At this time a library colleague had moved to LA. She would read the LA Times and give me a ring if she found a car I might be interested in. It took me months to decide if I wanted a Morgan, an MGTF, MGTD or MGTC. When I got a good look at the MGTC I knew that right-hand drive and wire wheels were a match for me.


I looked at basket cases. I never wanted red or black. I saw some non-MG colors like navy blue. Finally, in 1985, I found a TC that was part of a divorce sale. It was the ugliest color I’d ever seen. But my mind immediately said Mr. Toad, as in my favorite ride at Disneyland since the day it opened—”Mr. Toad’s Wild Ride.” After a five-minute right-hand drive lesson, I hopped on the freeway and drove straight to Mike Goodman’s to have new tires installed. I then drove to Santa Barbara and spent the night. Due to heavy fog, the next day I learned to use the wipers. Turns out the hardest part of a right-hand drive car is remembering which door to open when getting in. Almost immediately I joined Abingdon Rough Riders.

Back home in Berkeley, the car and I had bonded. And he was nicknamed “Froggy.”


That could be the happy end to the story, but we’re not there yet. At a conclave near Yosemite, Froggy was uncooperative, but that is how I met Sam, my knight in shining armor and my future husband. He and I differ on a few things. Sam believes that cars are for going from point A to point B, while my driving style is a bit more…adventurous. As a member of Abingdon Rough Riders, I fit right in.

By Betz Miller


Betz has been a member of the Abingdon Rough Riders, an MGTC club in the San Francisco Bay Area, since 1987. The Rough Riders have been around for close to 60 years and have had a number of unique characters as members, with Betz certainly qualifying as one of them. She is the only driver of her car—husband Sam won’t even think about riding with her—and she drives with some ferocity, having been timed at 80 mph (a following Mini Cooper verified that). The original spec for the MGTC was a top speed of 72 mph and her car is stock, but hey, I guess it has loosened up a bit in 57 years. Members of the club have been helping keep Betz’s car stuck together for some time now.

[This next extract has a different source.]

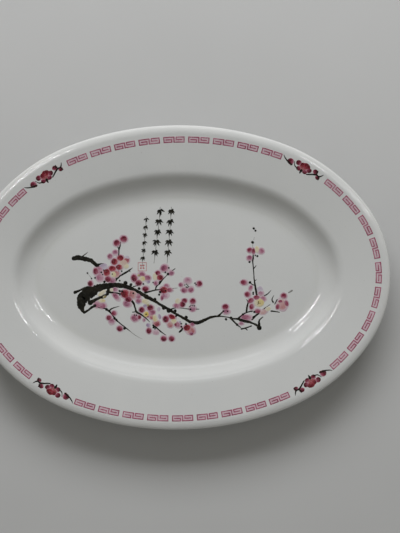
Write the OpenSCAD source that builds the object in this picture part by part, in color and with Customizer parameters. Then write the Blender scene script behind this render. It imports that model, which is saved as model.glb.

Betz has MS and has been slowing down a bit in recent years, but it hasn’t stopped her—she walks with a cane and uses a sort of a wheelchair called a Rollator, which can be seen strapped to her spare tire. Her handicap sticker is slipped under the windshield. This does not stop her from rapid motoring. She also motors with interesting and very colorful garb, such as a panda costume in honor of a San Francisco Giants ball player known as “The Panda.” Did I mention she was also a rabid Giants fan?
–Allan Chalmers

'Don’t Postpone Joy' have 2 comments

  1. February 21, 2016 @ 11:15 am Ian Hopkinson

    Interesting story. I have a 1950 two tone green TD.
    I was at a car show in Seattle some years ago and a fellow walked up to the car with his friends and said “Say! a guy with a car like that should call it Kermit”
    And s the car came to be known as Kermit.
    But we live in a house by the river, the house is named Toad Hall (from Wind in the Willows), and so a few years later a vote was cast by the members of our Pre 56 M.G. club as a result of which the car is now named Mr. Toad.
    Ian Hopkinson
    North Vancouver Canada


    • June 1, 2016 @ 4:52 am John Hays

      I have a green MGA-I also have paraplegia and must use hand controls to drive. I have owned my MGA since 1968 and when I had my accident in 2007 I thought I would have to sell my MGA since I could find no one who would fabricate and install hand controls in the “Dwarf”. But, last year I finally found a local hot rod fabricator who agreed to take on the challenge and today I still have my car and am still driving it.
      “Never postpone joy and never give up”.